Havaalanında eski dedikleri dolarımı burada bir adama gösteriyoruz, adam bu para eski değil diyor, ama döviz bozdurma yerine de gösterin diyor. Bir azacık rahatlıyorum.
Yürüyerek eve geliyoruz. Muzaffer abim arıyor:
—Kız sen nerdesin?
—Aynur’layım abi.
—Tamam, ben seni yarın evime götüreceğim diyor.
Bundan sonra da Kaytancı hocam arıyor, halımı ahvalimi soruyor. Daha sonra bir kaç arkadaşım arıyorlar hepsi Türkiye’ye hoş geldin diyorlar, çoğu evine davet ediyorlar ama diğer şehirlerde olduklarından gidemeyeceğimi söylüyorum. Sağ olsunlar.
Azerbaycan’dan, Şekiden kendi bahçemden köklü getirdiğim beyaz kasım güllerini saksıya dikiyorum, su veriyorum.
Kafes deki muhabbet kuşlarının ismini soruyorum. Yeşilin adı Yaramaz, mavinin adı Hacı. Ben yeşili daha çok beğeniyorum ismini Boncuk koyuyorum. Aslında Yaramaz dedikleri çok sakin, mavi ise devamlı hareketlidir.
Aynur mutfakta tavuk pişiriyor. Altay da arkadaşına gidiyor, ben de giyişsilerimi yıkıyorum. Bu gün evdeyiz. Kış olduğundan hava çabuk kararıyor.
—Hadi sofra başına..
Benim ufacığım mutfaktan sesleniyor. Arkadan ona yaklaşıyorum belinden tutup tavana kaldırıyorum, yine gülme krizine giriyor. Kucağımda bir az dolandırıp yere koyuyorum.
—Ay balam, sen ne kadar hafifsin. Kaç kilosun?
—46 diyor, şimdi de ben gülüyorum.
—Peki, sen ne kadarsın diyor.
—63 diyorum.
Akşam yemeğinden sonra yine bilgisayar başına, ben Azeri çayı demliyorum. Bir bardak Aynur’a, bir bardak Güllü nineye, bir bardak da kendime getiriyorum. Her defa çay içtiğimde ah keşke burada bir çikolata ya da misafir şekeri olsaydı diye düşünüyordum. Şekerle çaya hiç alışamadım.

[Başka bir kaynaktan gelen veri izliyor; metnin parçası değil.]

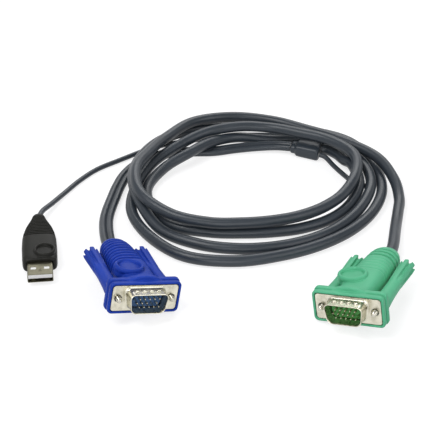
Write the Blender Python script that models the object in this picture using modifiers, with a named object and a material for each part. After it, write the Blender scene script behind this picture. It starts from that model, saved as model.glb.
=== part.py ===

Yıldızlı bir gece... Şimdi şarkılardan fal tutuyoruz. Aynur bu şarkı benim, bundan sonraki senin diyor.
—Tamam dinleyelim.
Lakin Aynur’un şarkısını dinleye biliyorum. Gerisini hatırlamıyorum. Sabah açılanda Aynur’a soruyorum:
—Benim şarkı güzel miydi?
—Tabi, senin horlama senfonisi eşliğinde çok güzeldi.
Kaç gün şarkılardan fal tuttuk ama bir kez olsun bile kendi şarkımı dinleyemedim. Gözlerim derin bir uykuya doğru kapandı ben rüyalarda mutlu idim. Zaten İstanbul’da her günüm bir şarkı idi. Keşke bitmeseydi.